Table 1 Comparison with some other BCQT protocols

It appears from the Table 1 that our scheme has the highest intrinsic efficiency among the compared schemes. Our scheme has the remarkable advantages: (1) compared with the maximally entangled channel, the non-maximum entangled channel is easy to construct; (2) it is unnecessary to employ C-NOT gates and Hadamard gates to generate the quantum channel in our scheme, the complexity of quantum channel construction is reduced; (3) the support of ancillary qubit is not required in our scheme.

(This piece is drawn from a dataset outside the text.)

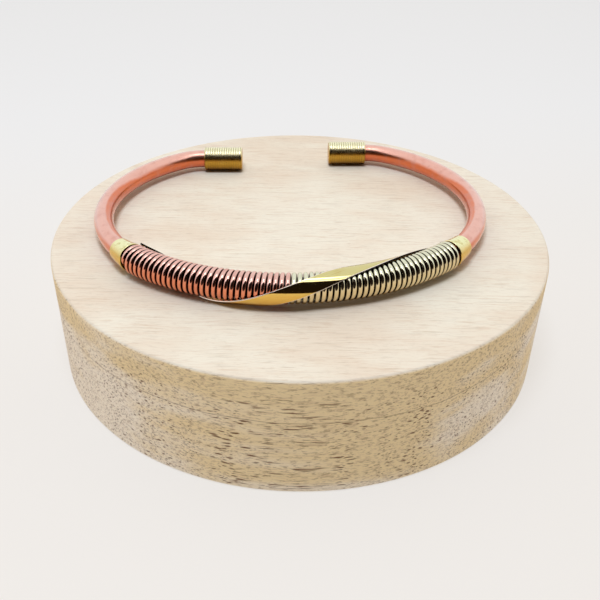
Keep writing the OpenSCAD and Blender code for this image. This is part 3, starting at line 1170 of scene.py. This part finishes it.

Thus, our scheme is more suitable for BCQT.

5 Conclusion

In summary, we have proposed a BCQT scheme of arbitrary two-qubit. In the scheme, Alice has particles a₁,a₂ in an unknown arbitrary two-qubit state, she wants to transmit the state of particles a₁,a₂ to Bob. Bob also has particles b₁,b₂ in an unknown arbitrary two-qubit state and he wants to transmit the state of particles b₁,b₂ to Alice at the same time. The whole communication process is under the control of supervisor Charlie. So the desired states can be exchanged by operating appropriate basis measurement and unitary transformation. Then, we assess our scheme in amplitude-damping noise and phase-damping noise. It is noted that the fidelities of the output states are only related to the amplitude parameter of original state and decoherence rate. In addition, we compare our protocol with previous works in several aspects to show the advantages of our protocol. In order to reduce the complexity of teleportation, the quantum channel is easier to construct in our scheme. Gate transformations and auxiliary particles are not required to construct the quantum channel.

The proposed scheme improves high efficiency via quantum transformation and reduces the waste of resources. We hope that BCQT will offer more significant advantages in quantum information tranportation.